Sustainable households are built through systems, communication, and flexibility.

Shared responsibility means shared effort toward workable solutions.

Being “bad” something is not the same as being incapable of growth or problem-solving.

Collaborative households prioritize needs over rigid standards.

Every household has perpetual problems, and these often relate to how we function on a daily basis — the unresolved little things that can get under our skin.

Someone forgot the water bottle for soccer practice. Groceries spoiled in the trunk. Emails piled up. Laundry sat in the washer overnight.

Mistakes are inevitable. What matters is how we respond.

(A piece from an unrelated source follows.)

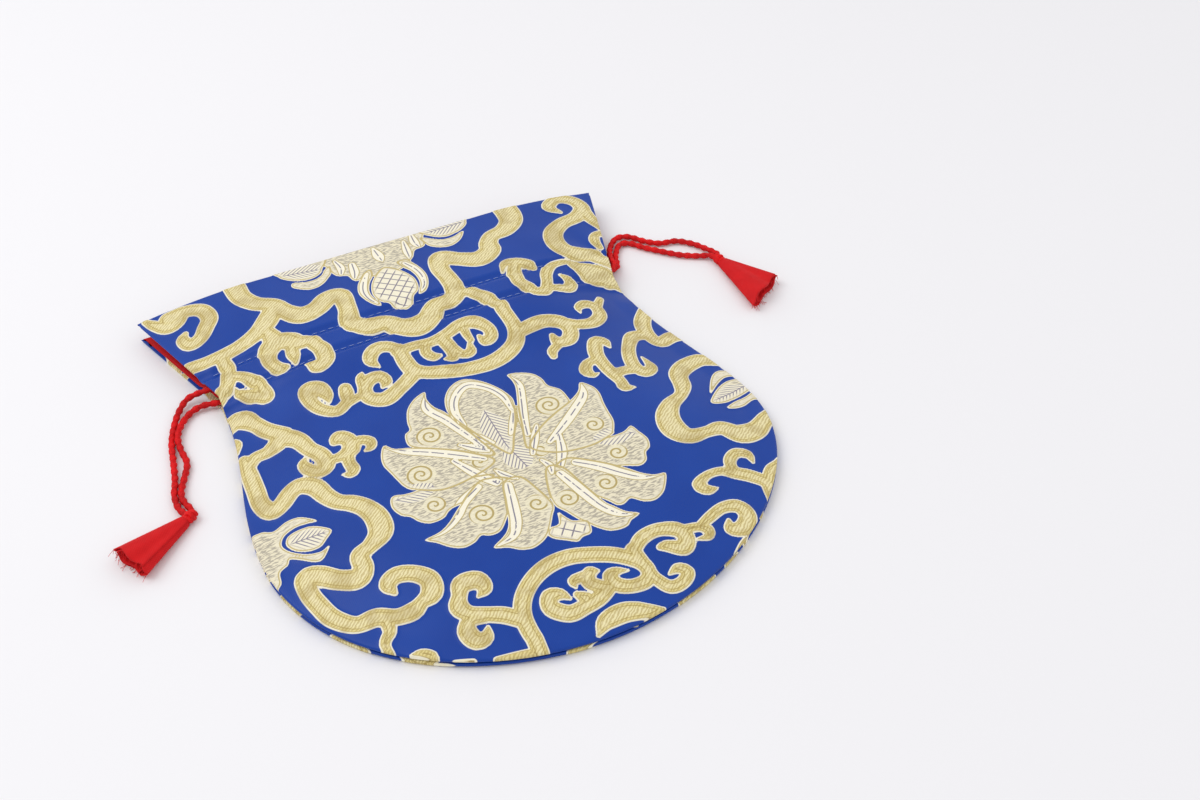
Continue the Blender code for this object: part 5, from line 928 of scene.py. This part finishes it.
def satin_brocade(name):
    """Figured satin: a glossy blue warp face, and duller gold and silver wefts floated over it.
    The figure shows pale outlines, contour lines and slanting twill, and its threads stand up. Shade is
    painted into the gold where the twill dips and into the petals where their strokes dip."""
    material, tree, shader = new_material(name, 0.4, 0.0, "#ffffff")
    place = add(tree, "TexCoord", {}).outputs["Object"]
    field = {key: add(tree, "Attribute", {}, attribute_name=key).outputs["Fac"]
             for key in ("gold", "pale", "band", "band_side", "lattice", *LAYER_FIELDS)}
    spots = [add(tree, "Attribute", {}, attribute_name=key).outputs["Vector"] for key in ("curl", "vein")]
    curl, vein = [add(tree, "SeparateXYZ", {0: spot}).outputs for spot in spots]

    # Threads: the satin's warp, the gold's slanting twill, the petals' short strokes, and the
    # patches where the cloth is by chance lighter or darker. The warp is drawn coarser than it is.
    drift, mottle, patches = [
        add(tree, "TexNoise", {"Vector": place, "Scale": scale, "Detail": detail}).outputs["Fac"]
        for scale, detail in ((45.0, 2.0), (420.0, 3.0), (130.0, 1.0))]
    warp = add(tree, "TexWave", {"Vector": place, "Scale": WAVE_TURN / (WARP_PITCH * MM),
                                 "Distortion": 0.6, "Detail": 1.0}, bands_direction="X").outputs["Fac"]
    turned = add(tree, "Mapping", {"Vector": place, "Rotation": (0.0, 0.0, math.radians(TWILL_SLANT))})
    twill = add(tree, "TexWave", {"Vector": turned.outputs[0], "Scale": WAVE_TURN / (TWILL_PITCH * MM),
                                  "Distortion": 5.0, "Detail": 2.0, "Detail Scale": 1.6},
                bands_direction="Y").outputs["Fac"]
    slanted = add(tree, "Mapping", {"Vector": place, "Rotation": (0.0, 0.0, math.radians(STROKE_SLANT)),
                                    "Scale": (1.0 / (STROKE_LENGTH * MM), 1.0 / (STROKE_PITCH * MM), 1.0)})
    strands = add(tree, "TexNoise", {"Vector": slanted.outputs[0], "Scale": 1.0, "Detail": 1.0})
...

“You’re Better at It” Often Means “You Handle It”

Resentment grows when someone repeatedly struggles with responsibilities but doesn’t try to improve, leaving their partner to pick up the slack or redo tasks.

When this dynamic is raised, the response is often, “You’re just better at it.” Other times, it sounds softer: “I’m just bad at remembering things,” “You’re more organized,” or “My brain just doesn’t work that way.”

Of course, people have different capacities, backgrounds, and challenges—mental health, distraction, and personal values all play a role in how we function at home. It’s natural for one person to be better at certain things, and playing to strengths can be helpful—but we set ourselves up for success when we do this intentionally and collaboratively.

Just saying “you’re just better at it” shuts down problem-solving, when, in reality, there are countless ways to share household tasks. Without collaboration, one partner can end up permanently absorbing more work.

The real implication behind “you’re just better at it” is often “you handle it.”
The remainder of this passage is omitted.